Den Einstieg von außerlandwirtschaftlichen Investoren insbesondere in Ostdeutschland nannte Klöckner hingegen „alarmierend”. Steuerliche Vorteile bei Anteilskäufen müssten abgebaut werden. Eine Neudefinition des aktiven Landwirts im EU-Recht müsse dazu beitragen, dass „Ackerland in Bauernhand” verbleibe. Nicht zuletzt seien die Länder gefordert, ihr Bodenrecht zu modernisieren. Die Ministerin hob die wichtige Rolle des Agrarhandels für die hiesige Landwirtschaft und deren vor- und nachgelagerte Bereiche hervor. Ein Drittel der landwirtschaftlichen Produktion gehe mittlerweile in den Export.
Leistungen entlohnen
Die gemeinsame Verantwortung von Politik, Wirtschaft und Verbrauchern für die Zukunft der Landwirtschaft stellte der agrarpolitische Sprecher der CDU/CSU-Bundestagsfraktion, Albert Stegemann, heraus. „Landwirtschaft in Deutschland steht für gelebte Nachhaltigkeit und Landschaftspflege”, erklärte Stegemann. Allerdings funktioniere das nur, „wenn Industrie, Handel und wir Verbraucher bereit sind, diese Leistungen auch zu entlohnen.” Landwirtschaft brauche  gesellschaftliche Anerkennung für die vielfältige Arbeit der Landwirtinnen und Landwirte.

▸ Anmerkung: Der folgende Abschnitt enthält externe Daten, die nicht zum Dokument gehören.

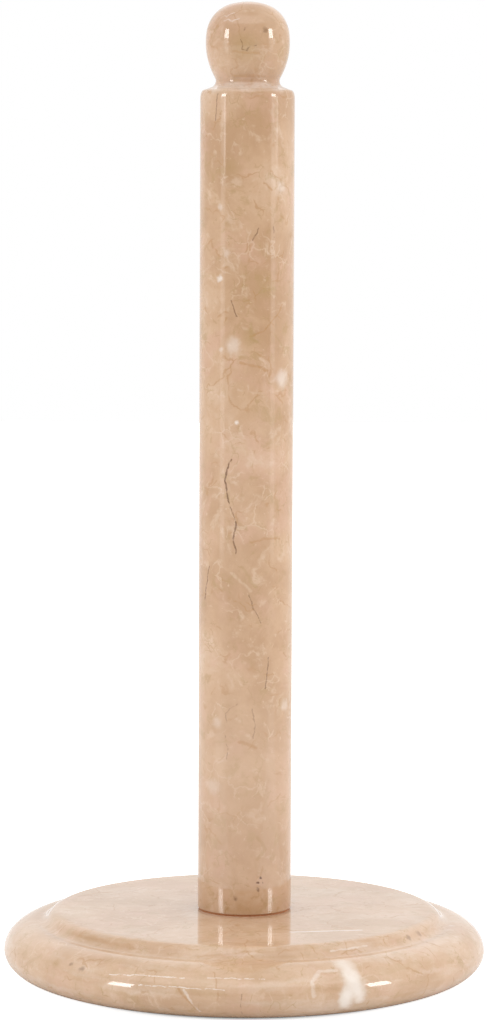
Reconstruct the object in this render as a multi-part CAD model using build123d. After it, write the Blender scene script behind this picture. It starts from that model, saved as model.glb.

Der landwirtschaftspolitische Sprecher der FDP-Bundestagsfraktion, Gero Hocker, bezeichnete den anhaltenden Rückgang der Zahl der Betriebe als „ein Spiegelbild verfehlter Politik”. Die Demonstrationen zeigten, „dass eine ganze Branche Angst vor einer Trendbeschleunigung unter Ministerin Klöckner hat”. Der Agrarbericht bestätige diese Befürchtung. Weder gleiche Wettbewerbsbedingungen in der EU, noch eigenverantwortliche Risikovorsorge oder neue Züchtungsmethoden spielten darin eine Rolle, monierte der FDP-Politiker.
Nach Auffassung von Grünen-Agrarsprecher  Friedrich Ostendorff offenbart der Agrarbericht gravierende Fehlentwicklungen. Der Bericht zeige schonungslos, „dass das Wachse-oder-weiche-Prinzip in der Landwirtschaft brutal weitergeht”, so der Bundestagsabgeordnete unter Hinweis auf den Rückgang der Zahl der Betriebe zwischen 2010 und 2016 um fast zehn Prozent. Gleichzeitig seien die Bodenpreise auf mehr als das 2,3-Fache „explodiert”.